Ia berharap, petani setempat semakin banyak yang bergabung untuk membudidayakan beras organik sehat ini, mengingat pangsa pasar yang luas dan jaminan harga tinggi.

"Budi daya padi organik lebih stabil dan berkelanjutan serta menjamin petani memperoleh harga lebih tinggi dengan keuntungan lebih baik serta relatif lebih stabil dibandingkan budi daya padi biasanya," katanya pula.

Kini budi daya padi organik yang dikembangkan komunitas petani ini telah meluas melintasi beberapa desa dari dua kecamatan itu.

Para petani organik itu berharap budi daya padi organik terus berkembang diadopsi petani lainnya dan mendapatkan dukungan berbagai pihak, termasuk pemerintah dan konsumen.

Mereka membenarkan, harga beras merah organik relatif lebih mahal, dibandingkan beras biasa. Saat ini untuk 10 kg beras merah organik dijual rata-rata Rp150.000 atau Rp15.000 per kg di lokasi di Suoh. Harga akan lebih mahal di luar Suoh, Suoh, seperti di Bandarlampung dan tempat lainnya.

"Harga memang lebih mahal, tapi pastinya beras ini lebih berkualitas dan lebih sehat bagi yang menkonsumsinya. Coba saja buktikan sendiri, setelah rutin menkonsumsinya akan merasakannya," ujar Sugihartono.

Edi Santoso mengungkap, semula dia tergerak untuk mengadopsi budi daya padi organik saat pernah bekerja beberapa tahun di Jepang. Di Negeri Sakura, katanya, konsumen menghendaki jaminan bahan pangan yang lebih sehat dan alami, sehingga budi daya pertanian organik berkembang dengan baik.

"Saya lihat di Suoh, Lampung Barat yang wilayahnya dikelilingi hutan dan masih terlindungi secara alami, akan sangat potensial mengembangkannya," kata Edi lagi.
Edi Santoso, komunitas petani padi organik Suoh (depan), dan Sugihartono (belakang kiri).
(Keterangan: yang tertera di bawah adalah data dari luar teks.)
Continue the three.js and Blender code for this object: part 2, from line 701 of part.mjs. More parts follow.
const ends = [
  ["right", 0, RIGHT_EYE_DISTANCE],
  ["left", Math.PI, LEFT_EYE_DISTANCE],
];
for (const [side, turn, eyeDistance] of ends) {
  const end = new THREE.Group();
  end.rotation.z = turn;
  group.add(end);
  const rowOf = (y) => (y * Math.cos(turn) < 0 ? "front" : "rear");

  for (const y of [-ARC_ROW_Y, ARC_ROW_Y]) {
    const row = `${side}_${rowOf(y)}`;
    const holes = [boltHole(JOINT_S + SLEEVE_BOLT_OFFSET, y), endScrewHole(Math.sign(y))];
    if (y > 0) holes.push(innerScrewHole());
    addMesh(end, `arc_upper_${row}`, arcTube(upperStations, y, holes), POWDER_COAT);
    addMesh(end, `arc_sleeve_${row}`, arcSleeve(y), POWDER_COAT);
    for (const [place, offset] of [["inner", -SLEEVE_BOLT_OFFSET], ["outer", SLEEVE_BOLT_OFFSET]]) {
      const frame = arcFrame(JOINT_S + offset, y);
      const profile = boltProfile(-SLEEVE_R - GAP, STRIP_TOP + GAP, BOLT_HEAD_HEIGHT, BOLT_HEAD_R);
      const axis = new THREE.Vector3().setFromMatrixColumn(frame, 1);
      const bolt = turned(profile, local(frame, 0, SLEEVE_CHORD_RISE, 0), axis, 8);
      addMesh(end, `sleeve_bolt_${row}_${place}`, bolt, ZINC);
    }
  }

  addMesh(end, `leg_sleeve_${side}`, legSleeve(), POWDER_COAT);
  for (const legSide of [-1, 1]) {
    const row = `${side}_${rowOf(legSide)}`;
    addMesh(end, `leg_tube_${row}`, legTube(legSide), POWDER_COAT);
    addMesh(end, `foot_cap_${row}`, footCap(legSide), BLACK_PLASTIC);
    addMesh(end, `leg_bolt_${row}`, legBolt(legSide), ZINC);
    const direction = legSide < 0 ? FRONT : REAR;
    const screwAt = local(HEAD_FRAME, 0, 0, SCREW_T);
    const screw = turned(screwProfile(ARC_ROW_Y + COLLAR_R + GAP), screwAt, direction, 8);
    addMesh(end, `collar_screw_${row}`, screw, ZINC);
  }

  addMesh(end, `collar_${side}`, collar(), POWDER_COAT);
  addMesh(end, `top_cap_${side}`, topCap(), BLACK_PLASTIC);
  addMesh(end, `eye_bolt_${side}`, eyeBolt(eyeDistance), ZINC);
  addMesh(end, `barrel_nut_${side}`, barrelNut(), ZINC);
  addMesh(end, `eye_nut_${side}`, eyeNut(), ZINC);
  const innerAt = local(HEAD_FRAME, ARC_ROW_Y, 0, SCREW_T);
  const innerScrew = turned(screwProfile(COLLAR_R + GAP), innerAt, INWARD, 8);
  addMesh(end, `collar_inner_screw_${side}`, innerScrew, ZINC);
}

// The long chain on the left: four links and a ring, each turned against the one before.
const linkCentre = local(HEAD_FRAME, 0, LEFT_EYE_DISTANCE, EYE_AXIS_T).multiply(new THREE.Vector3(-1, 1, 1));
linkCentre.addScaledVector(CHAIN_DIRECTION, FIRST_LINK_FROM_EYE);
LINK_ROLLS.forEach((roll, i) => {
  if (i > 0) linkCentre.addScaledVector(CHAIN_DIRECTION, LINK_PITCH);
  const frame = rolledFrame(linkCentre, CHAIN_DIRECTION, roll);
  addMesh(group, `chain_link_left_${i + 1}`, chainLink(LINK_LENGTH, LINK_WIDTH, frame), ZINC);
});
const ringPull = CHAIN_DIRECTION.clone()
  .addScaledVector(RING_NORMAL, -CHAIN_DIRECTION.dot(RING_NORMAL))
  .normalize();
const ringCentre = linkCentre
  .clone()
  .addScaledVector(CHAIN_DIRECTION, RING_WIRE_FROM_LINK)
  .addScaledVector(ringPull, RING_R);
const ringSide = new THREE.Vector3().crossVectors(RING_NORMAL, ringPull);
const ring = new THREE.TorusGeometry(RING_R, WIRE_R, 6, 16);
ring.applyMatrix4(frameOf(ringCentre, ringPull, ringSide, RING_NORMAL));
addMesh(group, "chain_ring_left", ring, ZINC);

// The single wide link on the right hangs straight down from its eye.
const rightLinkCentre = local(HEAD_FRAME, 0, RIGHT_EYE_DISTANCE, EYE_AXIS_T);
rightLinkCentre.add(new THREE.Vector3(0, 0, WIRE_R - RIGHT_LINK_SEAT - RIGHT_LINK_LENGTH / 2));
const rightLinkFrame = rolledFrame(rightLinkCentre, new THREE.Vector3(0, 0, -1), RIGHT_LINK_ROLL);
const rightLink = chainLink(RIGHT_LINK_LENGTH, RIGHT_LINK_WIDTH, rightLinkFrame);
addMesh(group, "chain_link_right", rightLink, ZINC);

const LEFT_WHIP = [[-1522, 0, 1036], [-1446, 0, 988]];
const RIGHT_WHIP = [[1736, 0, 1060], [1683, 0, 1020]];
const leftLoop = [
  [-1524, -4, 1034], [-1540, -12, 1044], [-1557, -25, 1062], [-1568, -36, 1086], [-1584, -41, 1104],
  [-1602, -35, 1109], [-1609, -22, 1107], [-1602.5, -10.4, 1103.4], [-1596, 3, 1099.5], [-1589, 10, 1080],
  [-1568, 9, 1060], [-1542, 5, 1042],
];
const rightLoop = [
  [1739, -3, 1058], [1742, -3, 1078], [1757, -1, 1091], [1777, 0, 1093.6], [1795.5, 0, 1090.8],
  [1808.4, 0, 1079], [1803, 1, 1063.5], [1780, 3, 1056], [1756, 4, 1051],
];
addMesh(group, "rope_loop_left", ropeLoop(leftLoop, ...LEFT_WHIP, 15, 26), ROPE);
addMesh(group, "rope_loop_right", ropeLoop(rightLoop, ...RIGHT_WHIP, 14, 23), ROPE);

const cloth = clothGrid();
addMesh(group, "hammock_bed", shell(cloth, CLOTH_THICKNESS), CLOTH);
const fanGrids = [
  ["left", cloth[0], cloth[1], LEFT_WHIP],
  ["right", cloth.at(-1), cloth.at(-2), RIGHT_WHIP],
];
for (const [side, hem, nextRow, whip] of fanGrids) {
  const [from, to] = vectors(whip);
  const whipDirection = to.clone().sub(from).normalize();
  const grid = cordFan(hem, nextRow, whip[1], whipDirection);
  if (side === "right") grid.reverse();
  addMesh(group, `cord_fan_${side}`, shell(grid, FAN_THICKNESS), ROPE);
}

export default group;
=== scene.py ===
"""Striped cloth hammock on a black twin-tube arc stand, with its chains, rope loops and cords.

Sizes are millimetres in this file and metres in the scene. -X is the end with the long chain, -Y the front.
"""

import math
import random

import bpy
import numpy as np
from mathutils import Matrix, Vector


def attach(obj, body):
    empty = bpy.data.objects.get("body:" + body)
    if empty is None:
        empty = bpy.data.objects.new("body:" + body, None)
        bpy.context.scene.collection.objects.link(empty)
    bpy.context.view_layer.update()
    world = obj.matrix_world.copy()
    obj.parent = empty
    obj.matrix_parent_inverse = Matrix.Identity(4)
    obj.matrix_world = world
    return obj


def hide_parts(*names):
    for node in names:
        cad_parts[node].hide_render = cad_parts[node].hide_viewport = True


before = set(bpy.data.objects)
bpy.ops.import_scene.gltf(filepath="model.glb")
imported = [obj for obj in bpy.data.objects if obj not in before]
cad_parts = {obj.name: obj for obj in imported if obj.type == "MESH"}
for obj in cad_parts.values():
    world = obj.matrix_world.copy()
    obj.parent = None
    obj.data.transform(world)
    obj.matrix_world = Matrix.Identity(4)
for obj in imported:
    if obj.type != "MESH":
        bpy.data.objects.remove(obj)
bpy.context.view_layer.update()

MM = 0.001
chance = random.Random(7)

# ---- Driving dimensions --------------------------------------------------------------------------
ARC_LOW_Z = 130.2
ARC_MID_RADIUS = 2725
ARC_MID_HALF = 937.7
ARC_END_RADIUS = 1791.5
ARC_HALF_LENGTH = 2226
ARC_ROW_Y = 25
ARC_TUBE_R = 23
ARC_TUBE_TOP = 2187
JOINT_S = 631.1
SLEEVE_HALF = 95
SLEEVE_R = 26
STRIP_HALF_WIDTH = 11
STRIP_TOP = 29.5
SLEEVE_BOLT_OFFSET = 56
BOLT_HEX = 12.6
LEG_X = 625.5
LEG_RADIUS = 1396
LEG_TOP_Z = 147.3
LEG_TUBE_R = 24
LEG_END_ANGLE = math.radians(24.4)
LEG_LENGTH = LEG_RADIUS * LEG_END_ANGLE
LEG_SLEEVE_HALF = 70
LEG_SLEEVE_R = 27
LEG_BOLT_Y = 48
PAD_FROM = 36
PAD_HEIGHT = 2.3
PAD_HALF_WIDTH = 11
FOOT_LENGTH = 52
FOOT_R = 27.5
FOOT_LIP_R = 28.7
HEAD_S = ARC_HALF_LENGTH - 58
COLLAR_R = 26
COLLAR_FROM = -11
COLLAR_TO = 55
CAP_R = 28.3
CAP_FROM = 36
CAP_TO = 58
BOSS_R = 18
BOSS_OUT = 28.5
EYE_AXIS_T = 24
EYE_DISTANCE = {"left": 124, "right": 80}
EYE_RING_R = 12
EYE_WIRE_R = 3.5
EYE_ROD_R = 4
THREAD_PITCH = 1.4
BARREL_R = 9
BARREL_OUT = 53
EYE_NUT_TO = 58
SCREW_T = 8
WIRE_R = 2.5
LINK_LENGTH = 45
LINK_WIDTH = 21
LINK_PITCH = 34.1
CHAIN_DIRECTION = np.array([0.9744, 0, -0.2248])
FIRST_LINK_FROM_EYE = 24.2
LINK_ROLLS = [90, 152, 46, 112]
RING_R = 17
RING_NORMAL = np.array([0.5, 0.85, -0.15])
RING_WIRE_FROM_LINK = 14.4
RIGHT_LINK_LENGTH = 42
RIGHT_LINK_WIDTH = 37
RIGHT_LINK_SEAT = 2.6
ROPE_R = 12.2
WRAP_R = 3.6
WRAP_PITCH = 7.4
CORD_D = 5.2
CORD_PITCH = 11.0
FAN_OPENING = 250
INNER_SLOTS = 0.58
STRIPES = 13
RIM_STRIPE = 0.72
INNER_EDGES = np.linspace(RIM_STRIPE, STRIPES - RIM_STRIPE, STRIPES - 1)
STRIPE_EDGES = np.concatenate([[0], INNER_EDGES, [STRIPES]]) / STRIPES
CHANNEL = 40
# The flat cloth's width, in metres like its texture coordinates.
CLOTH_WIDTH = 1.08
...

Komunitas petani ini menghasilkan beras organik sehat alami dari Lembah Suoh, Lampung Barat. (ANTARA/Budisantoso Budiman)



Apalagi, dirinya makin termotivasi menerapkan budi daya organik itu karena tak lagi perlu pupuk kimia yang kian mahal dan cenderung langka saat dibutuhkan petani.
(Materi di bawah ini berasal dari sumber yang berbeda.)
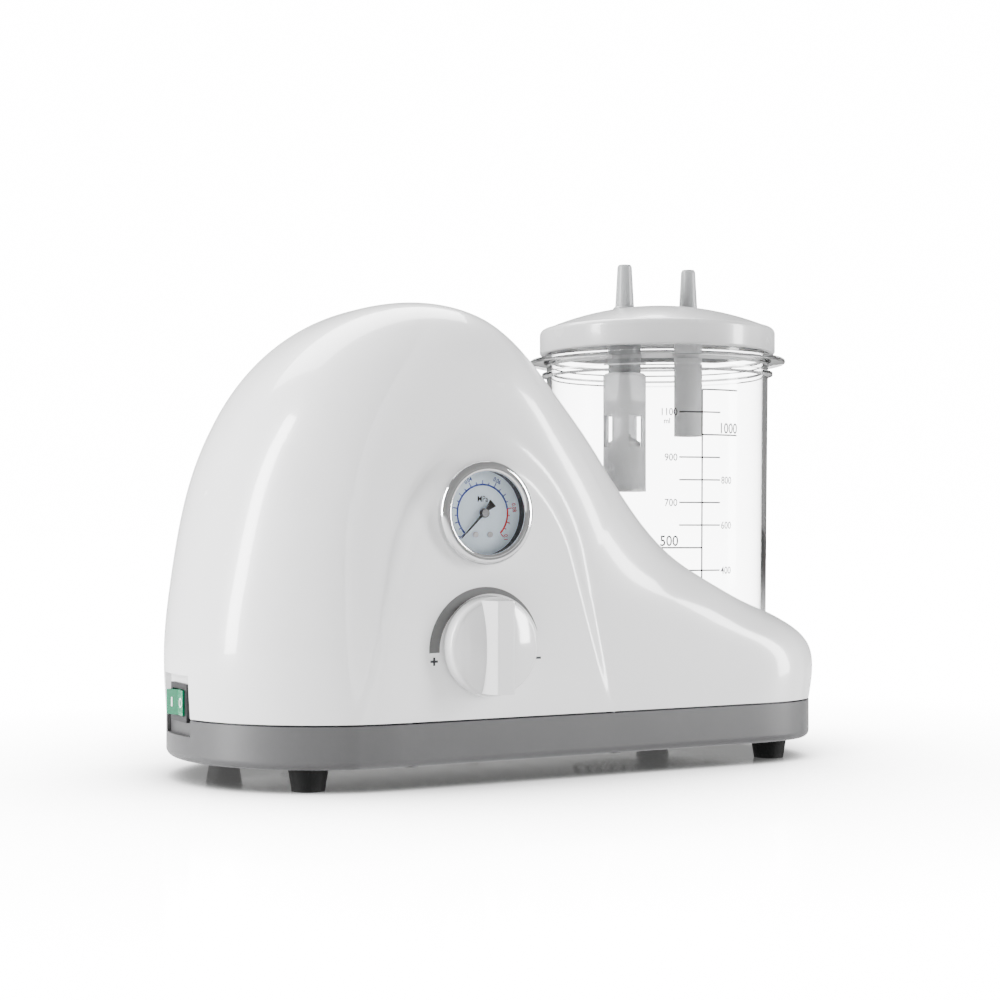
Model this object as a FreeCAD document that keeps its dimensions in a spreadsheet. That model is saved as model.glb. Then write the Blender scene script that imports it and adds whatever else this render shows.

"Petani di sini seringkali kesulitan dapat pupuk kimia saat dibutuhkan. Kalau ada juga harganya mahal," katanya pula.

Setelah kembali ke Suoh dari bekerja di Jepang itu, Edi masih menekuni bengkel kendaraan bermotor di rumahnya yang berada di jalan lintas Suoh. Namun, pengalaman bertani yang dilihatnya di Jepang mulai diterapkan bersama beberapa petani setempat. Kemudian mereka membentuk komunitas dan mengadakan sekolah lapang padi organik didukung oleh non-government organization (NGO) yaitu WWF Indonesia.

"Setelah dapat kawan petani lain, perlahan saya dan kawan-kawan menerapkan budi daya padi organik itu. Hasilnya pada awalnya belum dilirik petani lain. Tapi lama kelamaan mereka melihat perbedaannya dan makin banyak yang mencoba mencaritahu untuk menirunya juga," katanya.
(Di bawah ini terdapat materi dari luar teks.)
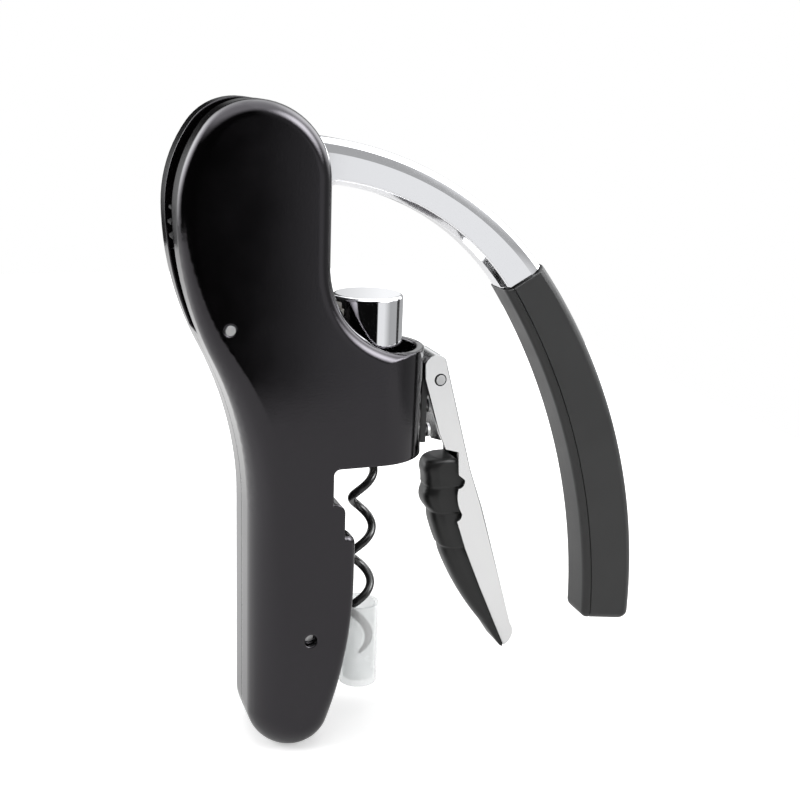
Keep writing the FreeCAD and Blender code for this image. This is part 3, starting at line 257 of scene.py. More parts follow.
PLUM, PLUM_GLOSS = (1.0, 0.93, 1.04), (1.0, 0.95, 1.03)
CREAM = (1.0, 0.97, 0.91)
COOL = (1.0, 1.0, 1.02)
ALL_WAYS, ALONG_PLATE, ALONG_STRIP = (1, 1, 1), (1, 1, 0.1), (1, 1, 0.2)     # how a metal's streaks run
CLEAR_SHARE = 0.68      # share of the light that passes each wall of the sleeve unscattered


def make_clear_moulding():
    """Milky clear plastic of the worm's sleeve: thin frosted skin that lets a blurred view through."""
    material, tree, shader = new_material("milky_clear", Metallic=0.0, IOR=1.45, Transmission_Weight=0.0)
    skin = place_group(tree, MOULDED, Grain_Scale=900.0, Patch_Scale=150.0, Gloss_Low=0.16, Gloss_High=0.3,
                       Dark=(0.93, 0.93, 0.93, 1), Light=(0.98, 0.98, 0.98, 1))
    tree.links.new(object_coordinates(tree), skin.inputs["Vector"])
    tree.links.new(skin.outputs["Color"], shader.inputs["Base Color"])
    tree.links.new(skin.outputs["Roughness"], shader.inputs["Roughness"])
    bump(tree, shader, skin.outputs["Height"], 0.020 * MM)
    through = add_node(tree, "ShaderNodeBsdfTransparent", Color=(0.97, 0.98, 0.98, 1))
    blend = add_node(tree, "ShaderNodeMixShader", Fac=CLEAR_SHARE)
    tree.links.new(shader.outputs["BSDF"], blend.inputs[1])
    tree.links.new(through.outputs["BSDF"], blend.inputs[2])
    tree.links.new(blend.outputs["Shader"], tree.nodes["Material Output"].inputs["Surface"])
    return material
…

Sekitar dua tahun perlu waktu untuk memberi pemahaman bahwa budi daya pertanian organik itu lebih menguntungkan dan menjamin keberlangsungan selanjutnya.

"Susah memberi pemahaman budi daya lestari kepada petani di sini pada awalnya. Tapi selanjutnya, setelah ada bukti, semoga semakin banyak yang bisa menerapkannya," ujar Edi Santoso dengan penuh harapan.

Kini, komunitas petani organik itu terus mendapatkan permintaan pasar beras organik sehat yang diproduksi mereka, terutama beras merah dan beras hitam yang dipercaya lebih sehat bagi yang rutin mengonsumsinya. Namun beras putih organik yang diproduksi, kendati harganya juga lebih mahal dari beras biasa yang non-organik, juga mulai diminati pasar di luar Suoh.

Mereka berharap pasar komoditas beras organik itu kian meluas dan diminati konsumen, sehingga makin mendorong tumbuh berkembang komunitas petani pembudidaya padi organik yang bersertifikat di wilayahnya maupun wilayah lain di Lampung dan luar Lampung.